12. What the Trinity expresses is that our human existence is first of all dependent – that we are creatures. Life does not begin with us; it may flow through us, more or less abundantly, but we are not the origin. Consequently our fundamental attitude to our existence is best expressed as thanksgiving. This element of the Trinity is called ‘the Father’. Secondly, the Trinity expresses that our purpose as creatures has been revealed to us by the one man Jesus of Nazareth (see above), this is ‘the Son’. Thirdly, the Trinity says that the relationship of intimacy between Father and Son, the Holy Spirit, is itself able to be shared in by the faithful. The goal of Christian life is a full and ecstatic absorption into the life of the Trinity.

13. This sharing in the life of the Trinity is a mystery, it is mystical, it is beyond words. Words point to it as fingers pointing to the moon. We cannot capture it in definitions; indeed, the desire to capture it in words is itself a sign of spiritual ill-health, so, one of the comparatively early developments of the language of Christianity was a refinement of the Jewish notion of idolatry, and the application of that notion to the faith journey. This is known as the mystical tradition, which, roughly speaking, runs in its classical form from Denys through to St John of the Cross. This is the via negativa. Everything said about God has to be negated, not in order that nothing is said, but in order that we do not get trapped on a particular rung of the ladder of ascent.
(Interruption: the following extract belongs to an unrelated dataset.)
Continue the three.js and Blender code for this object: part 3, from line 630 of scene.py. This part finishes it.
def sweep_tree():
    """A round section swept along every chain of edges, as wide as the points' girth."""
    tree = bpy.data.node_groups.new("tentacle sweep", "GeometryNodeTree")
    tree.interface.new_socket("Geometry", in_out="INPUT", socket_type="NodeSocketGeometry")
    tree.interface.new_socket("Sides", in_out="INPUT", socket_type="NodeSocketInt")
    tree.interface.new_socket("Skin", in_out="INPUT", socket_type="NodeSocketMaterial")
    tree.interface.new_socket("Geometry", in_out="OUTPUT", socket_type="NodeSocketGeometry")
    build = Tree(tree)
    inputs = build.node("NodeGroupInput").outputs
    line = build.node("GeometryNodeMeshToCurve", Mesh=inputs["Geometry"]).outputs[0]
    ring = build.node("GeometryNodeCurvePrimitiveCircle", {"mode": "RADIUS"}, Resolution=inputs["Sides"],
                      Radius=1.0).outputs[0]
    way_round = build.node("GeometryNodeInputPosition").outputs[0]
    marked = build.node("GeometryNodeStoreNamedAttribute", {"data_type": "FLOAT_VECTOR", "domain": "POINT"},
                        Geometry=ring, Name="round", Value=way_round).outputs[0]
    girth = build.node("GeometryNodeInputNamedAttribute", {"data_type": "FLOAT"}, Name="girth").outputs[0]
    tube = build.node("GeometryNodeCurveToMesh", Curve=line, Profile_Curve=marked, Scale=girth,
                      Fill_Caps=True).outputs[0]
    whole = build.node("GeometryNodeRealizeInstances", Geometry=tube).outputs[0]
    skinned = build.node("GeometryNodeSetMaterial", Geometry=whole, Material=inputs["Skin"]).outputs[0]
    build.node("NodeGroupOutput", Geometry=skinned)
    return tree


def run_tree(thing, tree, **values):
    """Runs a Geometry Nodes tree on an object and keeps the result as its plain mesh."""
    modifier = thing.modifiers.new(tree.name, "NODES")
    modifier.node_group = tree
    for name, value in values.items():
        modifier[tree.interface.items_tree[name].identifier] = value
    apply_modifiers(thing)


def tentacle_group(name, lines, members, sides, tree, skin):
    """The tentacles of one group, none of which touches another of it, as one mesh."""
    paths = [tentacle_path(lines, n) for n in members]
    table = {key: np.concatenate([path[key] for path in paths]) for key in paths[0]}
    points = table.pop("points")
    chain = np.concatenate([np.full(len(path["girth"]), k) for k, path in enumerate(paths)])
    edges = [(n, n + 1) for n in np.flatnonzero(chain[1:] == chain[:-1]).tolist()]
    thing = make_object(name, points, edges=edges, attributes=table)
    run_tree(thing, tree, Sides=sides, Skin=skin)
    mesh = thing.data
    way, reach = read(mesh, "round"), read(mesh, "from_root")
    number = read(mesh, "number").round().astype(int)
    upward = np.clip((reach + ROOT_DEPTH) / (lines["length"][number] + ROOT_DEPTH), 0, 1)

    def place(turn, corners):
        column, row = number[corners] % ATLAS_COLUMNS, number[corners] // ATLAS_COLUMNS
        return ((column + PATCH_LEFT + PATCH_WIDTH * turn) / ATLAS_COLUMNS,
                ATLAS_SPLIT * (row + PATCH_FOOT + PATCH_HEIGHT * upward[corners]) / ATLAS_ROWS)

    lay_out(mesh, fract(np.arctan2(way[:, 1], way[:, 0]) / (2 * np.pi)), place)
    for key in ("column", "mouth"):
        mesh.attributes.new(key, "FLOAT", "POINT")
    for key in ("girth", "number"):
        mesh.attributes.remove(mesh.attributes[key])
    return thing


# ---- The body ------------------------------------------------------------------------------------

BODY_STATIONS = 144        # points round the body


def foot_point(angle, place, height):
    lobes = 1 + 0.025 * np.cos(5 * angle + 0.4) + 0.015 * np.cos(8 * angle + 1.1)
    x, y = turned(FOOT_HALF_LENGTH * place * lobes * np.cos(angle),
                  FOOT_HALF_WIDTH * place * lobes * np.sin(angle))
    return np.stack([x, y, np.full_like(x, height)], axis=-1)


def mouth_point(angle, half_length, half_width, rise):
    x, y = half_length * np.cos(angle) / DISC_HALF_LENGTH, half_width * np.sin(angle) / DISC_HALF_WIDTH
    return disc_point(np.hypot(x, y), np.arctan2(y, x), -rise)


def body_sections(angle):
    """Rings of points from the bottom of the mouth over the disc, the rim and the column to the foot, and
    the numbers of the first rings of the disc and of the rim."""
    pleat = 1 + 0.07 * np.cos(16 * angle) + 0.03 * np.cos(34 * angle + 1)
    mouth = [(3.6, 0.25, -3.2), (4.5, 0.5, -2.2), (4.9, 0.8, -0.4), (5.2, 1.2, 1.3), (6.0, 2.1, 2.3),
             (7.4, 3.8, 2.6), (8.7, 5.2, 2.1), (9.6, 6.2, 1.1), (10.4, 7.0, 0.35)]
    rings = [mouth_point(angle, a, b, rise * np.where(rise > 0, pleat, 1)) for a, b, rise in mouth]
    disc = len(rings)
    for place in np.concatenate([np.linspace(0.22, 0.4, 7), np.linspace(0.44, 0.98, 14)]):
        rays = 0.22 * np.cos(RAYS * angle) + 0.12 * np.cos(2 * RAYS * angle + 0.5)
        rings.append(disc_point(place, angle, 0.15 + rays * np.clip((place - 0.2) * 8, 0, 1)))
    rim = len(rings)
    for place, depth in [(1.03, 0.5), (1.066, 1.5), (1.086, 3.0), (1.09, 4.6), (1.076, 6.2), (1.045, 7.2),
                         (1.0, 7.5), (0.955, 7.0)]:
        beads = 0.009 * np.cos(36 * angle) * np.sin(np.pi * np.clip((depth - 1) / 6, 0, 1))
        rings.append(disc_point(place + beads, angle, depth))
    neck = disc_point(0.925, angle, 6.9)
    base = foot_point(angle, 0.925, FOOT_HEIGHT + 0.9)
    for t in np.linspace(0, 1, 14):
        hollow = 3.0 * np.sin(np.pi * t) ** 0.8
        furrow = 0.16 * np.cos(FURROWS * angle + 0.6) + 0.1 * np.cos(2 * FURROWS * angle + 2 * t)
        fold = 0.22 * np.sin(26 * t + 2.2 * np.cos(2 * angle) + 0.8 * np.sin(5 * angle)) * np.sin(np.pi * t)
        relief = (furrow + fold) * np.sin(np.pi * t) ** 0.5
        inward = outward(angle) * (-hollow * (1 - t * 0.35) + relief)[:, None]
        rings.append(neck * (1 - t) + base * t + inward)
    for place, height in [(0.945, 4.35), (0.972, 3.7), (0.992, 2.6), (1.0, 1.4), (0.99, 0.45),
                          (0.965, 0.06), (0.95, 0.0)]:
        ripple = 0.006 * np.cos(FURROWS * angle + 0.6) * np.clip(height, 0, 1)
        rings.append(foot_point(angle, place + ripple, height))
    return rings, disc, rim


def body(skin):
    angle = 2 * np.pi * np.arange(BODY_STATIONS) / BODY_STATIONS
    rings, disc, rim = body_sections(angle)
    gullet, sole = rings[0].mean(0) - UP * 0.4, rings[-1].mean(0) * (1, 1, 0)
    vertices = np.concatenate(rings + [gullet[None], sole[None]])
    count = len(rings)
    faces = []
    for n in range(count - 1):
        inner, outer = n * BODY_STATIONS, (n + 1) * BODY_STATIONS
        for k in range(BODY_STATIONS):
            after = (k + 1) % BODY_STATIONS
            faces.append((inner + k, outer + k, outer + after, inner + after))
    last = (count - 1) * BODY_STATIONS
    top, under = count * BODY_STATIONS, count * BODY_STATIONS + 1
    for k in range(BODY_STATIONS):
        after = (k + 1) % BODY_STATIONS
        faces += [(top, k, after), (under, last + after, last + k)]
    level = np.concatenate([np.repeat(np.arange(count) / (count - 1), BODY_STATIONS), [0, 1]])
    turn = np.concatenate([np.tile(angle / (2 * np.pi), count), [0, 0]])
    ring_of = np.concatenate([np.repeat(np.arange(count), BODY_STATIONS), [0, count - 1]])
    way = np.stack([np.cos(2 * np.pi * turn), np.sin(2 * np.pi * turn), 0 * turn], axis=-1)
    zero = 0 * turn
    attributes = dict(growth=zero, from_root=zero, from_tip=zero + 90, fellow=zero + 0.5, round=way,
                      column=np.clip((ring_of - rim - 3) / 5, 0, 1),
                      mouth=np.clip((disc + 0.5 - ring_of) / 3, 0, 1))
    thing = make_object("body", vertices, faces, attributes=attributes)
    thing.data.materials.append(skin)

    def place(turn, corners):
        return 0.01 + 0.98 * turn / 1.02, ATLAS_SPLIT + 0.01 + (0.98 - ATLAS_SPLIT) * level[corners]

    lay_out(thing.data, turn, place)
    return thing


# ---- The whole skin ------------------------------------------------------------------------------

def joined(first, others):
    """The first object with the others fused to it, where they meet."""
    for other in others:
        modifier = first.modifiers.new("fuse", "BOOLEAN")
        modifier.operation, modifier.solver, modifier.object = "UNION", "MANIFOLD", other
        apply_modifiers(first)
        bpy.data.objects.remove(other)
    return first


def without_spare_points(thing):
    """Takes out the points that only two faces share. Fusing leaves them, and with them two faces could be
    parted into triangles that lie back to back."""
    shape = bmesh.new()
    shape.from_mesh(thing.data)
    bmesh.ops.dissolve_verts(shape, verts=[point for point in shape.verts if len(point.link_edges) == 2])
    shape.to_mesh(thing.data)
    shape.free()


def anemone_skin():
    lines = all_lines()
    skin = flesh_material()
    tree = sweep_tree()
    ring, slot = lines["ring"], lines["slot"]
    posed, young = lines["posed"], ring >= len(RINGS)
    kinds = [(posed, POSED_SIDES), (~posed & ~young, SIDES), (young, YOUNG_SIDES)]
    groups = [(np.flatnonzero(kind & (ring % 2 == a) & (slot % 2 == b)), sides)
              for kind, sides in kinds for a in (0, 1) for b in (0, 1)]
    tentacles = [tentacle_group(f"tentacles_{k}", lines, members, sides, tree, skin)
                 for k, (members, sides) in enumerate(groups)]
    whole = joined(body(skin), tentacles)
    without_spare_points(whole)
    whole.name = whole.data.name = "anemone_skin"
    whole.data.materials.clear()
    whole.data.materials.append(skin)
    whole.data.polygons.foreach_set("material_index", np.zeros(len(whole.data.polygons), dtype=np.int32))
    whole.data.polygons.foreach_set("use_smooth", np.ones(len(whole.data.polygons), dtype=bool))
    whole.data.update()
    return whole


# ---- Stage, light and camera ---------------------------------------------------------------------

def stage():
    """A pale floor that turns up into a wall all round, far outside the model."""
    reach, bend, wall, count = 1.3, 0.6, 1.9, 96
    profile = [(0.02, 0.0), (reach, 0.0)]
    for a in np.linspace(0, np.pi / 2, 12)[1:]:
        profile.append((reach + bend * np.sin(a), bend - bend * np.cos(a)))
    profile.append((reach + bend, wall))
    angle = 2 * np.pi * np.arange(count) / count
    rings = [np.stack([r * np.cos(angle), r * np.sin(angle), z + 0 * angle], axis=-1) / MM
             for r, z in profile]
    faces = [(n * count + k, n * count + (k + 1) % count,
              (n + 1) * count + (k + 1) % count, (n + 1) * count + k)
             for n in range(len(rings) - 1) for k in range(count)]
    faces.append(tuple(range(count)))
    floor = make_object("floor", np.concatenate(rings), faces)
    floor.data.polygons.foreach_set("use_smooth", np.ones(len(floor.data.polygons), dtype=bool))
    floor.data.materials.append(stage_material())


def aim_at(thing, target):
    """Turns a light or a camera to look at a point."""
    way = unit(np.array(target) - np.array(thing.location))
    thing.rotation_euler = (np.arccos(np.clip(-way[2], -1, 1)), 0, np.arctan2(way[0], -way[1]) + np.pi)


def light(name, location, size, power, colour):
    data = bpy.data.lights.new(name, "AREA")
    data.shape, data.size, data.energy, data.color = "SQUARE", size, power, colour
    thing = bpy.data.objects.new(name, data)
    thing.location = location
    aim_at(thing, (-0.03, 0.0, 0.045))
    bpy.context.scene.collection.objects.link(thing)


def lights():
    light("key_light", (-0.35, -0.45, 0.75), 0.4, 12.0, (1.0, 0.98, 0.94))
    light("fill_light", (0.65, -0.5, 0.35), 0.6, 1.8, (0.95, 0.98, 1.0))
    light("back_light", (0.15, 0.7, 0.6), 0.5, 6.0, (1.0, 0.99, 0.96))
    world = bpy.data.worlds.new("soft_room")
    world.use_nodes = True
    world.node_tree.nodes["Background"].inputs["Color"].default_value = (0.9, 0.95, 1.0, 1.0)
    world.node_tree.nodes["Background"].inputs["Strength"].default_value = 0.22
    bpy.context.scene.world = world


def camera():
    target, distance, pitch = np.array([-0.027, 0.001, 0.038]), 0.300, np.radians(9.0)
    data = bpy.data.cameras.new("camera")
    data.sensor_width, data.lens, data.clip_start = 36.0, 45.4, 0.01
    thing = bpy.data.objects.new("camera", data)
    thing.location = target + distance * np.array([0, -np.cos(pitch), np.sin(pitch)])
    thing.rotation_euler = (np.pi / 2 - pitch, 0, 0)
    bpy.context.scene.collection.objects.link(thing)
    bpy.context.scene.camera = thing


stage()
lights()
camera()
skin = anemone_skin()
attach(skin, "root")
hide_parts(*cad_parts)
14. The via negativa is theologically mainstream and orthodox. Unfortunately, most especially in Protestant cultures, the insights of the via negativa have been systematically undermined and denied, and aspects of the Western theological cul-de-sac have hardened into dogma. Virtually all atheist criticism of Christianity that I am aware of takes this late-Western-Protestant derivative of orthodoxy to be Christianity as such. Most of their criticisms of it are good ones – it’s just that they don’t touch the historical mainstream of the faith.

15. It’s all about Jesus, and it remains all about Jesus, and it is more relevant than ever.